PROMPT
Print the listing below from its opening line through the line holding "of the fine", both ends included.

RECORDED DATA
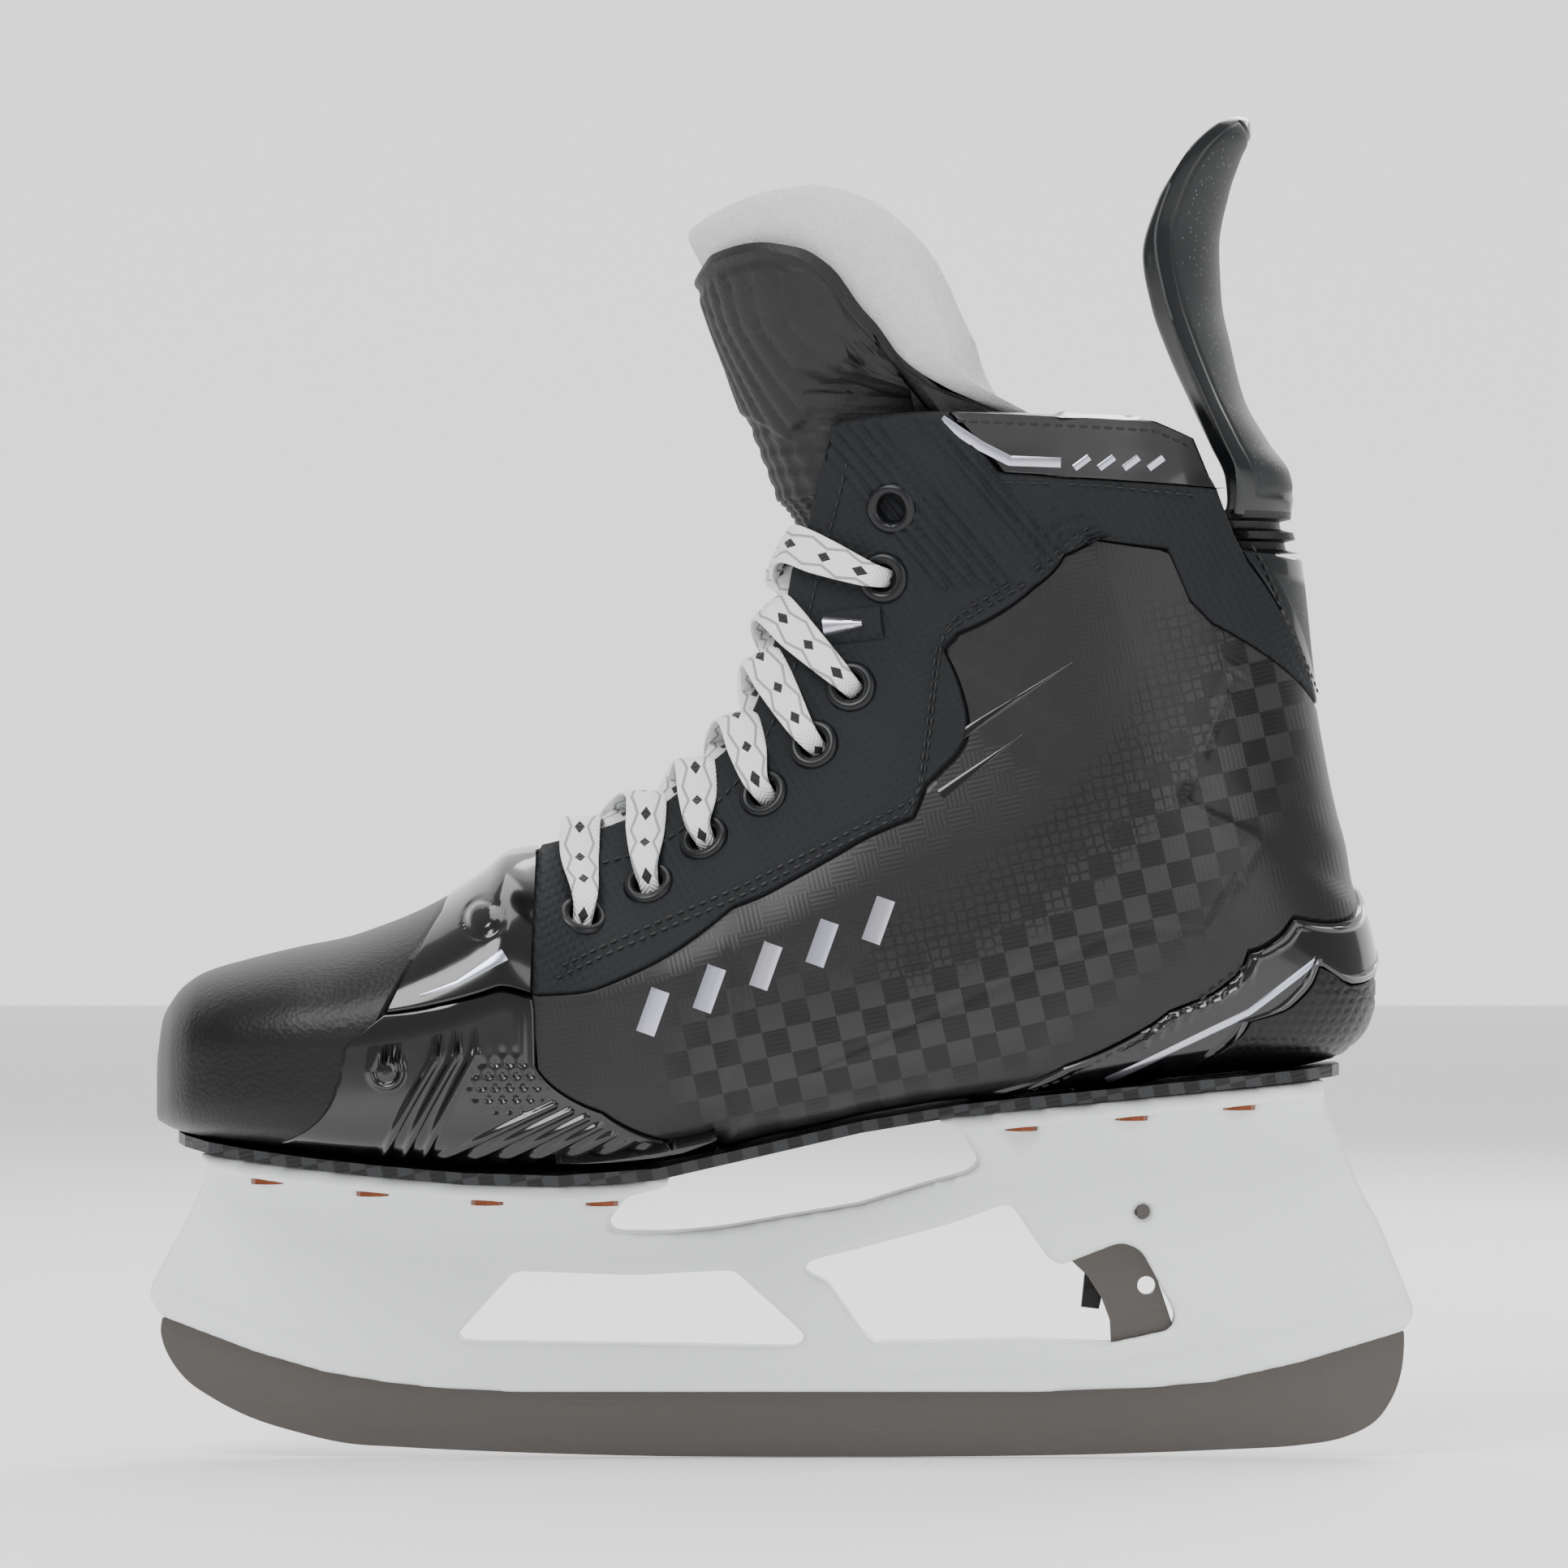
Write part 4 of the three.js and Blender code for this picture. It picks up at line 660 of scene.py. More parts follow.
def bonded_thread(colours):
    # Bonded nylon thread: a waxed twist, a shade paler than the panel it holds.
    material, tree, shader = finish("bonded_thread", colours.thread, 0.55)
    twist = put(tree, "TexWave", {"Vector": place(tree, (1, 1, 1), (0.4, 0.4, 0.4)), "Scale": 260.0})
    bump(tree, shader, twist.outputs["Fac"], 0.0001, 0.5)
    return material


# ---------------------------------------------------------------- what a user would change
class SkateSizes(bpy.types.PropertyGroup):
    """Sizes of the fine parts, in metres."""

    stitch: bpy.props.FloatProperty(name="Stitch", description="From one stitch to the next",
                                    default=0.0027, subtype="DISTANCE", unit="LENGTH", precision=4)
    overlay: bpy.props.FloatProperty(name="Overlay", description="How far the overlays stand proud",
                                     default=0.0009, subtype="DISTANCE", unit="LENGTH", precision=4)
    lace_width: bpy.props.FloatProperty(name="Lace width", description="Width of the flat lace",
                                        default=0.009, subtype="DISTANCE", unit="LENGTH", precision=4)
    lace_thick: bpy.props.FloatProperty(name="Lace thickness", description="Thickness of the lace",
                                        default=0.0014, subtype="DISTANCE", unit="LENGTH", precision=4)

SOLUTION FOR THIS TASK
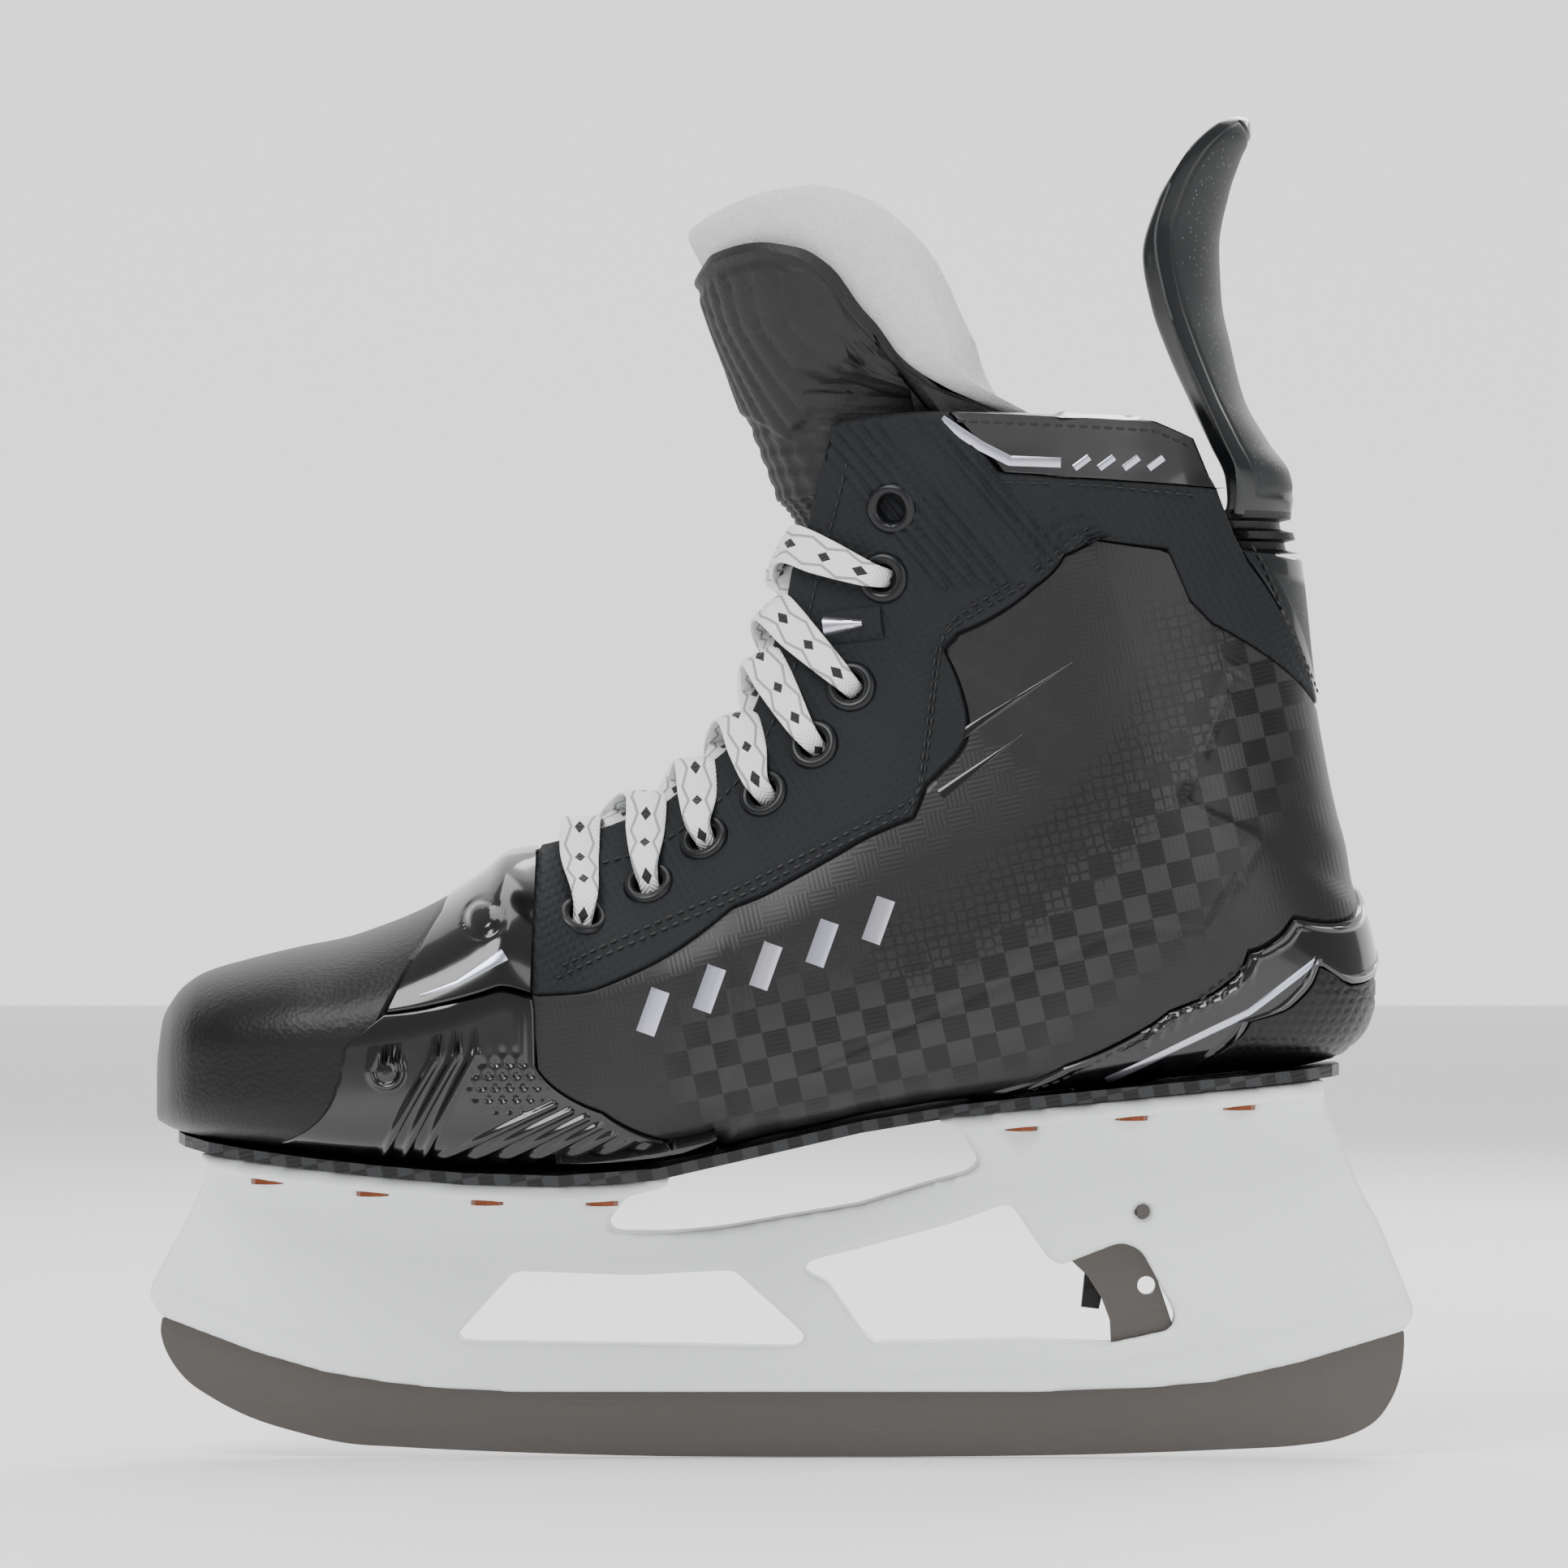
Write part 4 of the three.js and Blender code for this picture. It picks up at line 660 of scene.py. More parts follow.
def bonded_thread(colours):
    # Bonded nylon thread: a waxed twist, a shade paler than the panel it holds.
    material, tree, shader = finish("bonded_thread", colours.thread, 0.55)
    twist = put(tree, "TexWave", {"Vector": place(tree, (1, 1, 1), (0.4, 0.4, 0.4)), "Scale": 260.0})
    bump(tree, shader, twist.outputs["Fac"], 0.0001, 0.5)
    return material


# ---------------------------------------------------------------- what a user would change
class SkateSizes(bpy.types.PropertyGroup):
    """Sizes of the fine parts, in metres."""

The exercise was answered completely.